AUGUSTA (AP) – Maine’s secretary of state opened a public hearing Monday on challenges to independent presidential candidate Ralph Nader’s clearance for Maine ballots in November.

Challengers include the chairwoman of the Maine Democratic Party, Dorothy Melanson.

The secretary of state’s office has certified 4,128 voter signatures for Nader – 128 more than the minimum needed for ballot listing. Challengers have raised questions about the way signatures were obtained and indicated they may press their case on some of the petitions signature by signature.

The dispute over Nader’s signatures mirrors disputes in other states. In Maine, it is playing out against the backdrop of a 2000 election in which Democrat Al Gore defeated Republican George W. Bush by 49.1 percent to 44 percent.

In that contest, Ralph Nader was listed as a Green Independent in Maine and took 5.7 percent of the vote.

Ben Tucker of Brunswick, the second Nader challenger, who has worked on Democratic campaigns in the past, said he was asked to join this year’s challenge by a representative of Stopnader.com.

“I think this year that the gathering process is suspicious,” Tucker testified under oath Monday.

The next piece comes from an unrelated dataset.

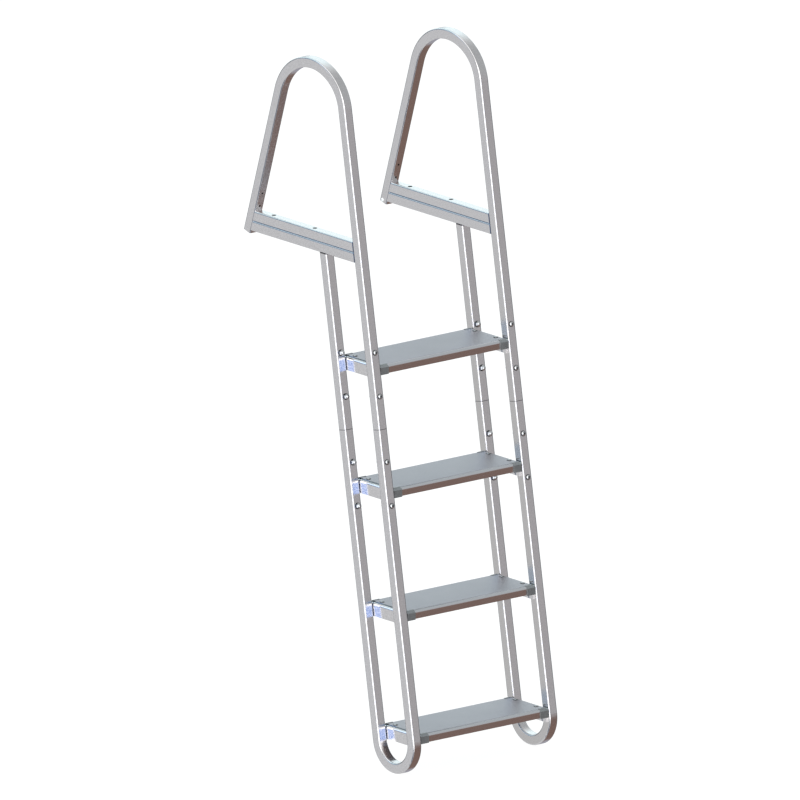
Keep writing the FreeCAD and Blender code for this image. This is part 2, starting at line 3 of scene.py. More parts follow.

Nader supporter Nancy Oden derided “the common hysteria of anybody but Bush” and denounced “malicious bullying” by Democrats to keep Nader off the ballot and deprive his backers an opportunity to vote for the candidate of their choice.

Nader’s bid to be listed as an independent candidate in Pennsylvania was rejected Monday by a judicial panel. Separately, officials in Missouri said that Nader won’t be on the presidential ballot there either.

Lawyer Harold Burbank, representing the Nader campaign in Maine, said Nader’s basic political motivation was to “give the people access” to government.

“Any mistakes were inadvertent,” Burbank said.

In Pennsylvania on Monday, a panel of three state judges rejected Nader’s bid to be listed as an independent candidate on that state’s presidential ballot, saying he forfeited that right by accepting the nomination of the national Reform Party.

In West Virginia, the state attorney general’s office went to court in an attempt to declare Nader’s ballot petitions invalid.

The Maine hearing was slated to resume Tuesday but even before concluding the opening day lawyers for both sides offered partial summations.

For the challengers’ team, Jonathan Piper cited lapses by petition circulators including a misidentification of a candidate for presidential elector. He also suggested Camejo’s enrollment as a Green Party member put him afoul of Maine law in seeking to run for office as an independent.

Burbank, offering the Nader camp’s argument, conceded procedural questions had arisen but urged the secretary of state’s hearing examiner not to look at the case solely for technicalities.

Problems may have arisen in applying for ballot status, he said, “but there has been no intention to circumvent the process.”